Played by well-known actors from diverse disciplines, this gaggle of neighbors are a motley bunch indeed, each with his or her own reason for not going public. Efrat (Efrat Dor), a lesbian alternative singer-guitarist whose artistic intransigence has kept her on the margins of the business, wants no part of this cornball venue. Middle-aged baker Anat (Anat Waxman), the abandoned wife, dreads looking ridiculous and “age-inappropriate.” Dana (Dana Ivgy), who works as assistant to a conservative female politico just to please her Orthodox dad, shudders at the notion of so frivolously exposing herself.

Yael (Yael Bar-Zohar), an ex-beauty queen turned lawyer, fears losing respect as a professional woman. Pathologically shy blogger Keren (Keren Berger) hesitates to venture outside cyberspace. Only Ofer (Ofer Schecter), a teacher who delightedly performs for his kindergarteners in sequined drag, never hesitates, brushing off the paranoid imaginings of his tightly closeted lover (Alon Levi).

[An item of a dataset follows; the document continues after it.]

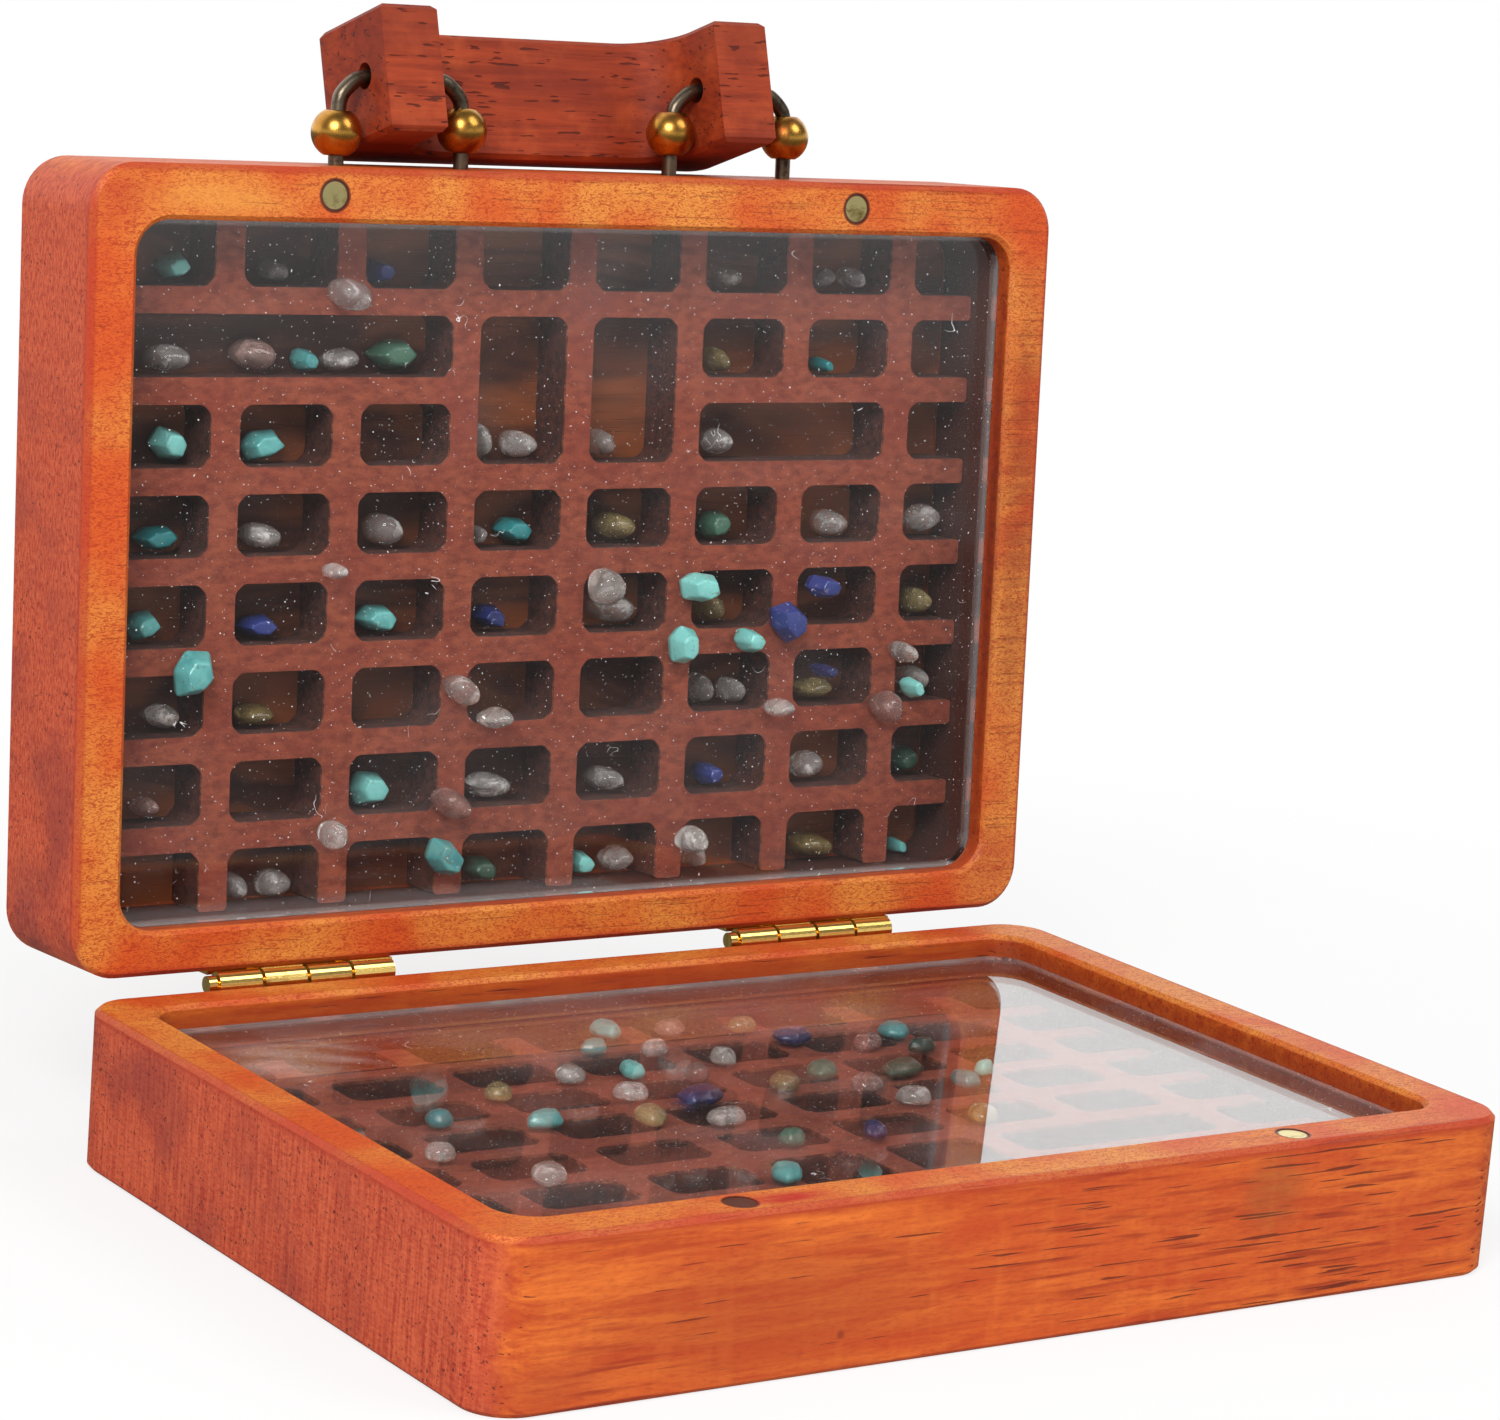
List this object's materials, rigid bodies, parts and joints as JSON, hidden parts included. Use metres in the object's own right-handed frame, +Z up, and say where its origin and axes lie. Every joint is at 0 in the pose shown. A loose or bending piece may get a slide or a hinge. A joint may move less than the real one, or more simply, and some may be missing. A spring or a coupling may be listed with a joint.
{
  "type": "mineral specimen box",
  "caption": "Small hinged wooden case standing open, mineral chips on cell boards behind recessed clear panes in both halves, wooden handle swinging on wire staples with brass beads.",
  "frame": {"origin": "middle of the base's underside", "axes": "+X to the right seen from the front, +Y to the hinge side at the rear, +Z up"},
  "size_m": [0.145, 0.133, 0.1416],
  "materials": {
    "stained_wood": "satin, orange-red stain over open straight grain",
    "handle_wood": "matt, darker red-brown stain",
    "cell_board": "matt, fuzzy milled edges",
    "clear_pane": "clear, glossy",
    "turquoise": "tumbled, satin",
    "lapis": "tumbled, satin",
    "clear_quartz": "tumbled, clear to milky",
    "rose_quartz": "tumbled, pale pink",
    "green_stone": "tumbled, satin",
    "citrine": "tumbled, pale yellow to tan",
    "magnet": "dull nickel",
    "hinge_brass": "bright brass",
    "aged_brass": "polished brass with dark orange tarnish",
    "staple_wire": "dark bronze"
  },
  "bodies": {
    "base": {"base_tray": "stained_wood", "base_grid": "cell_board", "base_pane": "clear_pane", "base_magnet_left": "magnet", "base_magnet_right": "magnet", "base_turquoise_chips": "turquoise", "base_lapis_chips": "lapis", "base_clear_quartz_chips": "clear_quartz", "base_rose_quartz_chips": "rose_quartz", "base_green_chips": "green_stone", "base_citrine_chips": "citrine", "left_hinge_base_leaf": "hinge_brass", "left_hinge_pin": "hinge_brass", "left_hinge_base_nails": "hinge_brass", "right_hinge_base_leaf": "hinge_brass", "right_hinge_pin": "hinge_brass", "right_hinge_base_nails": "hinge_brass"},
    "lid": {"lid_tray": "stained_wood", "lid_grid": "cell_board", "lid_pane": "clear_pane", "lid_magnet_left": "magnet", "lid_magnet_right": "magnet", "lid_turquoise_chips": "turquoise", "lid_lapis_chips": "lapis", "lid_clear_quartz_chips": "clear_quartz", "lid_rose_quartz_chips": "rose_quartz", "lid_green_chips": "green_stone", "lid_citrine_chips": "citrine", "left_hinge_lid_leaf": "hinge_brass", "left_hinge_lid_nails": "hinge_brass", "right_hinge_lid_leaf": "hinge_brass", "right_hinge_lid_nails": "hinge_brass", "left_staple": "staple_wire", "right_staple": "staple_wire"},
    "handle": {"handle": "handle_wood"},
    "left_outer_bead": {"left_outer_bead": "aged_brass"},
    "left_inner_bead": {"left_inner_bead": "aged_brass"},
    "right_inner_bead": {"right_inner_bead": "aged_brass"},
    "right_outer_bead": {"right_outer_bead": "aged_brass"}
  },
  "joints": [
    {"name": "lid_hinge", "type": "hinge", "parent": "base", "child": "lid", "pos_m": [0, 0.0516, 0.0202], "axis": [1, 0, 0], "range_deg": [-86.6, 93.4]},
    {"name": "handle_swing", "type": "hinge", "parent": "lid", "child": "handle", "pos_m": [0, 0.06848, 0.1323], "axis": [1, 0, 0], "range_deg": [0, 210]},
    {"name": "left_outer_bead_slide", "type": "slide", "parent": "lid", "child": "left_outer_bead", "axis": [0, 0.0593, 0.9982], "range_m": [-0.0008, 0.0014]},
    {"name": "left_inner_bead_slide", "type": "slide", "parent": "lid", "child": "left_inner_bead", "axis": [0, 0.0593, 0.9982], "range_m": [-0.0016, 0.0006]},
    {"name": "right_inner_bead_slide", "type": "slide", "parent": "lid", "child": "right_inner_bead", "axis": [0, 0.0593, 0.9982], "range_m": [-0.0022, 0]},
    {"name": "right_outer_bead_slide", "type": "slide", "parent": "lid", "child": "right_outer_bead", "axis": [0, 0.0593, 0.9982], "range_m": [-0.0022, 0]}
  ]
}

Finally, persuaded by friends, significant others, potential heartthrobs or inner revelations, each of the timid holdouts surrenders, as “Cupcakes” celebrates the heady liberation of coming out of societal closets with song, decor and romantic resolutions. Instead of subverting traditional movie-musical cliches, Fox and co-writer Eli Bijaoui gleefully revel in them: The scene in which showbiz professionals seek to polish a performer beyond recognition (Esther Blodgett, anyone?) gets a hilarious workout in an awful, overproduced song-and-dance number that destroys everything that made the neighbors’ song so charming. Eventually, of course, they remain true to their amiably kooky vision, Ofer looking particularly fetching in tuxedo top and tutu bottom. Fox lets the other “Unisong” acts proceed in more conventional, contemporary mode, though he films them with equal gusto.

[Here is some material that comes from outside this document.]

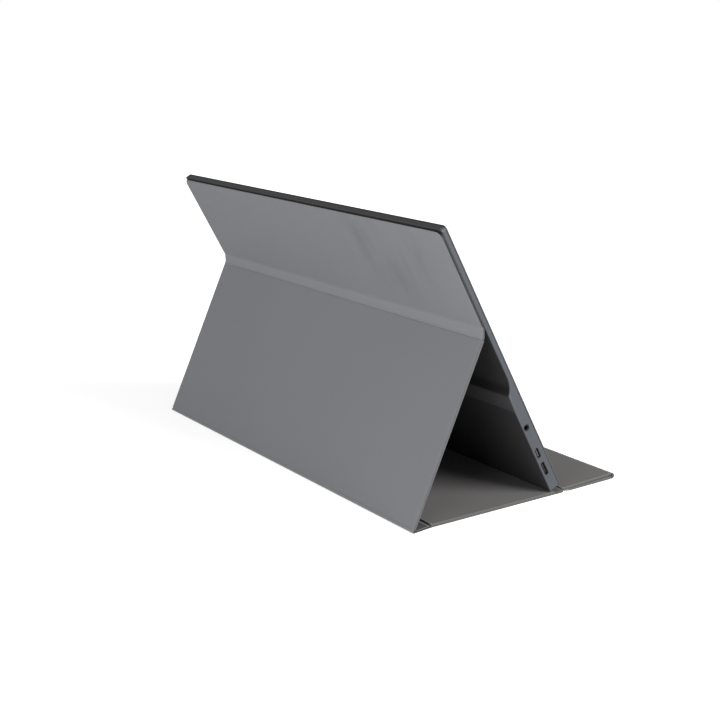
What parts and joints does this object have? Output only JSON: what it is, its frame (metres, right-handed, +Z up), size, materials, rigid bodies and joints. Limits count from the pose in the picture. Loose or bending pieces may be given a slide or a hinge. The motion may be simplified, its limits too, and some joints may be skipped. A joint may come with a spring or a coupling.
{
  "type": "portable monitor with folding cover",
  "caption": "Slim portable monitor leaning on its bottom edge in a folding magnetic cover whose creased panels prop it up from behind.",
  "frame": {"origin": "middle of the footprint, on the desk", "axes": "+X along the monitor's width, away from the sockets; the screen faces -Y and leans back; +Z up"},
  "size_m": [0.3578, 0.1862, 0.2062],
  "materials": {
    "cover_skin": "matte synthetic leather",
    "cover_lining": "short-nap microfibre",
    "cover_board": "fibreglass-filled stiffener",
    "magnet": "nickel plated",
    "catch_plate": "rolled",
    "rear_shell": "fine spark texture",
    "front_bezel": "fine spark texture",
    "screen": "anti-glare",
    "optical_film": "diffusing",
    "light_guide": "clear acrylic",
    "panel_tray": "pressed sheet",
    "led_strip": "lamps on film",
    "circuit_board": "solder mask",
    "chips": "moulded epoxy",
    "fasteners": "zinc plated",
    "flat_cable": "polyimide film",
    "speakers": "moulded",
    "sockets": "dark nickel",
    "jack_body": "moulded",
    "switch_gear": "moulded",
    "buttons": "fine spark texture"
  },
  "bodies": {
    "base": {"base_panel_skin": "cover_skin", "base_panel_board": "cover_board", "base_panel_lining": "cover_lining", "base_panel_catch": "catch_plate", "spine_crease": "cover_skin", "base_crease": "cover_skin"},
    "spine": {"spine_skin": "cover_skin", "spine_board": "cover_board", "spine_lining": "cover_lining", "kick_crease": "cover_skin"},
    "kick": {"kick_panel_skin": "cover_skin", "kick_panel_board": "cover_board", "kick_panel_lining": "cover_lining", "kick_panel_magnets": "magnet", "upper_crease": "cover_skin"},
    "monitor": {"rear_shell": "rear_shell", "front_bezel": "front_bezel", "lcd_cell": "screen", "diffuser_films": "optical_film", "light_guide": "light_guide", "reflector_sheet": "optical_film", "panel_tray": "panel_tray", "led_strip": "led_strip", "main_board": "circuit_board", "board_screws": "fasteners", "shield_can": "fasteners", "board_chips": "chips", "driver_board": "circuit_board", "display_cable": "flat_cable", "speaker_left": "speakers", "speaker_right": "speakers", "usb_c_port": "sockets", "mini_hdmi_port": "sockets", "headphone_jack": "jack_body", "rocker_bracket": "switch_gear", "side_switches": "switch_gear", "button_board": "circuit_board", "upper_panel_skin": "cover_skin", "upper_panel_board": "cover_board", "upper_panel_lining": "cover_lining", "upper_panel_magnets": "magnet"},
    "power_button": {"power_button": "buttons"},
    "menu_rocker": {"menu_rocker": "buttons"},
    "front_flap": {"front_flap_skin": "cover_skin", "front_flap_board": "cover_board", "front_flap_lining": "cover_lining", "front_fold": "cover_skin"},
    "tucked_flap": {"tucked_flap_skin": "cover_skin", "tucked_flap_board": "cover_board", "tucked_flap_lining": "cover_lining", "tucked_flap_magnets": "magnet"}
  },
  "joints": [
    {"name": "spine_fold", "type": "hinge", "parent": "base", "child": "spine", "pos_m": [0, 0.07813, 0.00135], "axis": [1, 0, 0], "range_deg": [-90, 0], "deforming": ["spine_crease"]},
    {"name": "kick_fold", "type": "hinge", "parent": "spine", "child": "kick", "pos_m": [0, 0.0936, 0.0003], "axis": [-1, 0, 0], "range_deg": [0, 24], "deforming": ["kick_crease"]},
    {"name": "upper_fold", "type": "hinge", "parent": "kick", "child": "monitor", "pos_m": [0, 0.0317, 0.13028], "axis": [-1, 0, 0], "range_deg": [-41, 0.2], "deforming": ["upper_crease"]},
    {"name": "power_press", "type": "slide", "parent": "monitor", "child": "power_button", "axis": [-1, 0, 0], "range_m": [0, 0.0003], "stiffness_N_per_m": 3000},
    {"name": "menu_tilt", "type": "hinge", "parent": "monitor", "child": "menu_rocker", "pos_m": [0.1756, -0.01743, 0.03409], "axis": [0, -0.8835, 0.4684], "range_deg": [-3.5, 3.5], "stiffness_Nm_per_rad": 0.13},
    {"name": "flap_fold", "type": "hinge", "parent": "base", "child": "front_flap", "pos_m": [0, -0.03828, 0.0014], "axis": [-1, 0, 0], "range_deg": [-90, 48], "deforming": ["base_crease"]},
    {"name": "tuck_fold", "type": "hinge", "parent": "front_flap", "child": "tucked_flap", "pos_m": [0, -0.09103, 0.00222], "axis": [-1, 0, 0], "range_deg": [0, 180], "deforming": ["front_fold"]}
  ],
  "couplings": [
    {"joint": "upper_fold", "follows": "kick_fold", "ratio": -1.7}
  ]
}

With its bright pastels and chirpy campiness, “Cupcakes” seems closer to Pedro Almodovar’s kinky comedies than to Fox’s somber, war-torn “Yossi & Jagger” or the Israeli-Palestinian tensions that threatened to burst “The Bubble.”  Momentarily abandoning the strain of imagining liberation within a realistically perceived Israel, Fox here settles for the ephemeral glow of an exuberant block party.

Film Review: ‘Cupcakes’

Reviewed on DVD, New York, Jan. 18, 2012. (In New York Jewish Film Festival.) Running time: 89 MIN.  Original title: "Bananot"

  • Production: (Israel-France) An Abot Hameiri, United King Films, Chic Films, Lorette Prods., Rabinovich Foundation, Keshet, Canal Plus, Cine Plus production. (International sales: Films Distribution, Paris.) Produced by Lauranne Bourrachot, Marco Cherqui.
  • Crew: Directed by Eytan Fox. Screenplay, Eli Bijaoui, Fox. Camera (color, widescreen, HD), Daniel Schneor; editor, Ron Omer; music, Haim Frank Ilfman; production designer, Arad Swat; sound designer, Gil Toren; re-recording mixer, Jean-Christophe Jule; casting, Yael Aviv.
  • With: Efrat Dor, Anat Waxman, Dana Ivgy, Keren Berger, Yael Bar-Zohar, Ofer Schecter, Avon Levi, Ruth Arseni.